→ **DATA SECTION**:
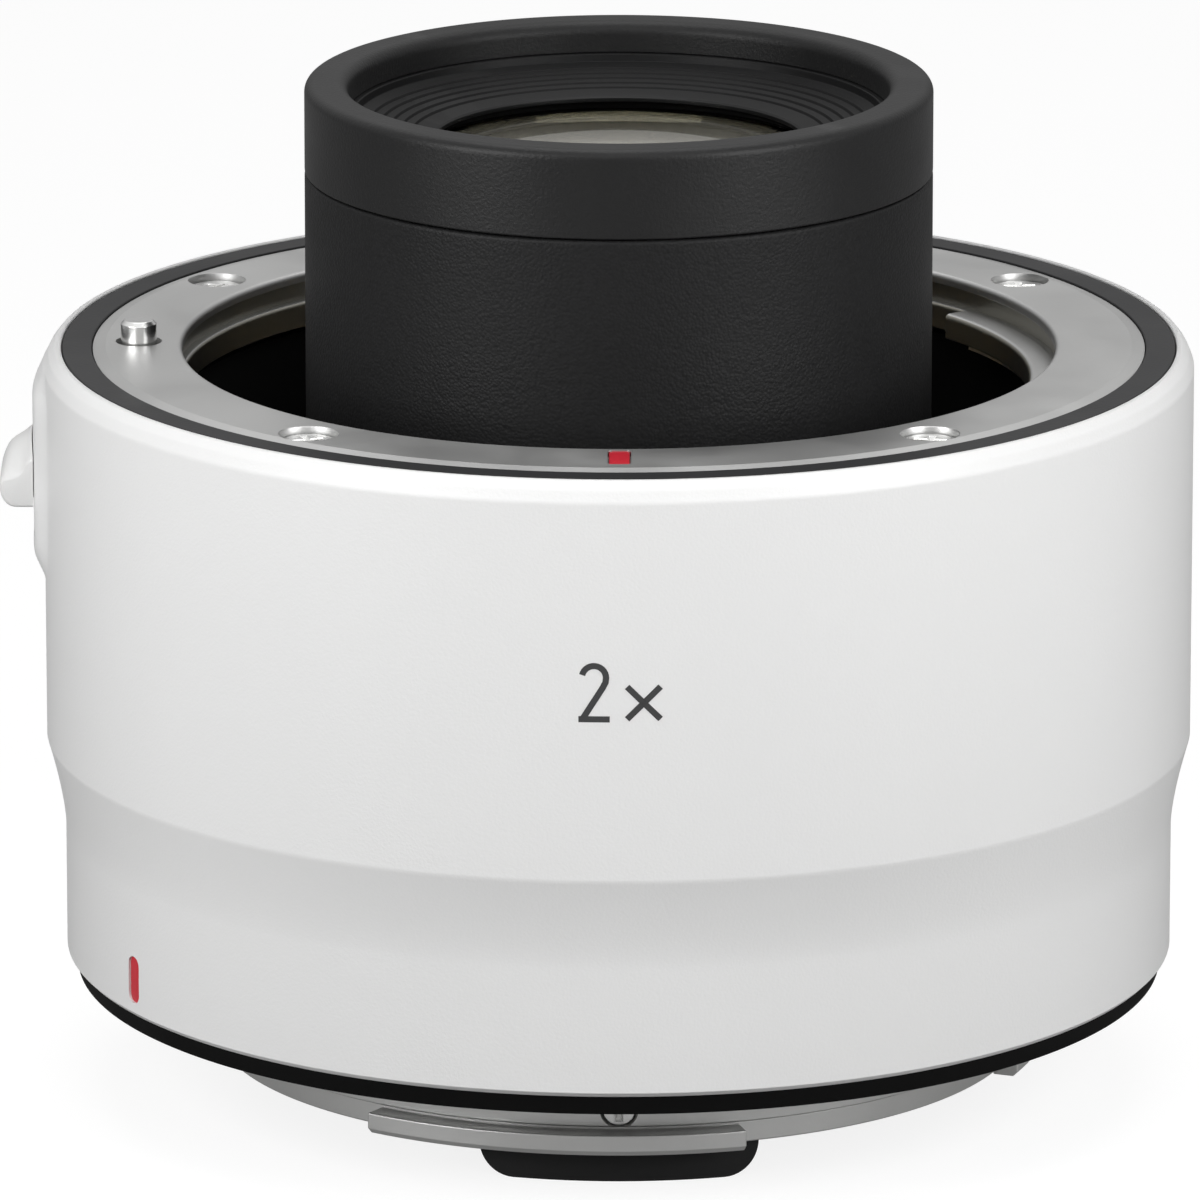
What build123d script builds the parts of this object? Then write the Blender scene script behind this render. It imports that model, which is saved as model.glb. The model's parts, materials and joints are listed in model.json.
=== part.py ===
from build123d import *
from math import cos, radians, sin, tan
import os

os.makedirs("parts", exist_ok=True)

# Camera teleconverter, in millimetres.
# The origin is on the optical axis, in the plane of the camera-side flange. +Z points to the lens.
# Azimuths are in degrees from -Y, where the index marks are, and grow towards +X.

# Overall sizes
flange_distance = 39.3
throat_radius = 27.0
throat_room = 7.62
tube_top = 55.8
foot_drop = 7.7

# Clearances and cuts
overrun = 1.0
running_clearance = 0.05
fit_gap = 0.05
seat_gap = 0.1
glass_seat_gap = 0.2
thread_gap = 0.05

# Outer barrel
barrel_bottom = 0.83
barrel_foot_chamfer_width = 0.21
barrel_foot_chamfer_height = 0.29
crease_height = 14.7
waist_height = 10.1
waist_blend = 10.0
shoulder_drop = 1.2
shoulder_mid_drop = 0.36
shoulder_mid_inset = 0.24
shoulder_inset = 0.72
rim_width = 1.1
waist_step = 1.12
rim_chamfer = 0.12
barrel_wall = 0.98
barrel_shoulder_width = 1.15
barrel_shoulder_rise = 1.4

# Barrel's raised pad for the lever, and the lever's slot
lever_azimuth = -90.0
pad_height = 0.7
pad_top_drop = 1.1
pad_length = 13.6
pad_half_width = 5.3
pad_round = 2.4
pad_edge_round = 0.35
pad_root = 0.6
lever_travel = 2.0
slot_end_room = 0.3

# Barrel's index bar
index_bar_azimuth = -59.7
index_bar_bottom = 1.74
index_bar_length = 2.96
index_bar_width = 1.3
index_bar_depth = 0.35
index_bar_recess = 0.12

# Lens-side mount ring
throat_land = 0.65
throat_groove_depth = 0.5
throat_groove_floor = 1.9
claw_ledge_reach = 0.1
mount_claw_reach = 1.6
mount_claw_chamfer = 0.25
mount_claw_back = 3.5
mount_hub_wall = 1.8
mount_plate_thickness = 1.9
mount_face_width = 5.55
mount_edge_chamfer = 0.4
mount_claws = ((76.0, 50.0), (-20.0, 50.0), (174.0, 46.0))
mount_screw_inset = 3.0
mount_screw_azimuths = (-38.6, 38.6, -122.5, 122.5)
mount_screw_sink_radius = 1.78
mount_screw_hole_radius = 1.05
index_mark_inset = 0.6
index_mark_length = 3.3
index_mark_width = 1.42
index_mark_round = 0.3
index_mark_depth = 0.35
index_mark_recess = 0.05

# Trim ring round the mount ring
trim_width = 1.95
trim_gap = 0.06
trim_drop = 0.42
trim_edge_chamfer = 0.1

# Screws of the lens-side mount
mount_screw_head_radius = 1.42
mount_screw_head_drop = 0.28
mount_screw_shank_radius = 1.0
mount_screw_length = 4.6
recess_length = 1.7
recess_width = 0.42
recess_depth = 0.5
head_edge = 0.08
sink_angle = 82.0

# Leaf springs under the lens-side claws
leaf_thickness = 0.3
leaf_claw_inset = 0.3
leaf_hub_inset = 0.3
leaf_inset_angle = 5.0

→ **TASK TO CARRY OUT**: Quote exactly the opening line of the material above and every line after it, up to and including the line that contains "thread_gap = 0.05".

→ **SOLVED EXERCISE**:
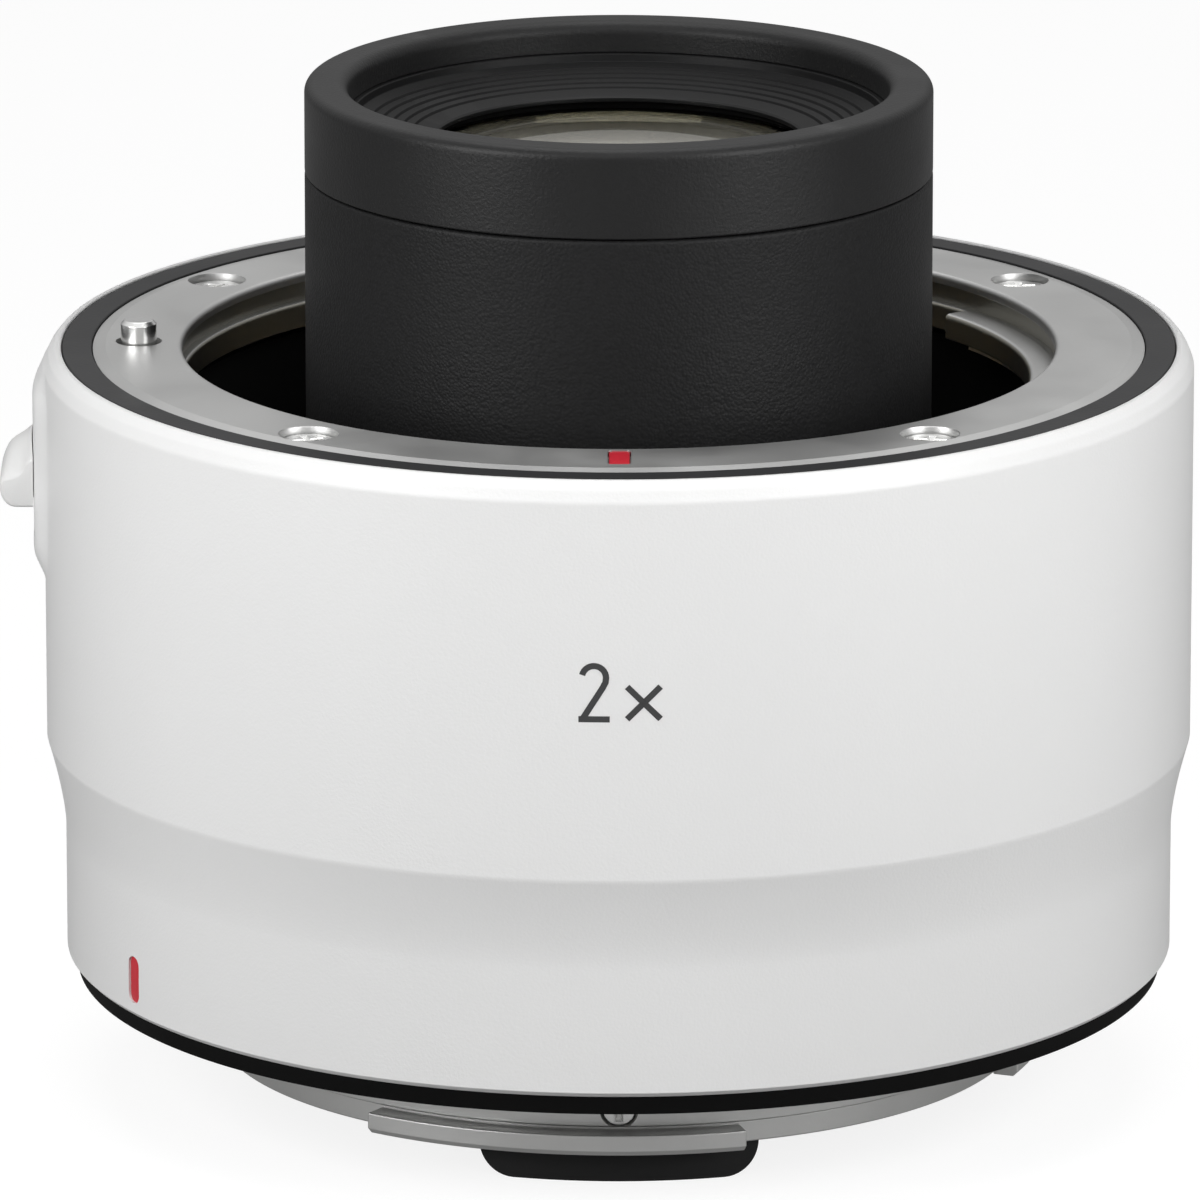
What build123d script builds the parts of this object? Then write the Blender scene script behind this render. It imports that model, which is saved as model.glb. The model's parts, materials and joints are listed in model.json.
=== part.py ===
from build123d import *
from math import cos, radians, sin, tan
import os

os.makedirs("parts", exist_ok=True)

# Camera teleconverter, in millimetres.
# The origin is on the optical axis, in the plane of the camera-side flange. +Z points to the lens.
# Azimuths are in degrees from -Y, where the index marks are, and grow towards +X.

# Overall sizes
flange_distance = 39.3
throat_radius = 27.0
throat_room = 7.62
tube_top = 55.8
foot_drop = 7.7

# Clearances and cuts
overrun = 1.0
running_clearance = 0.05
fit_gap = 0.05
seat_gap = 0.1
glass_seat_gap = 0.2
thread_gap = 0.05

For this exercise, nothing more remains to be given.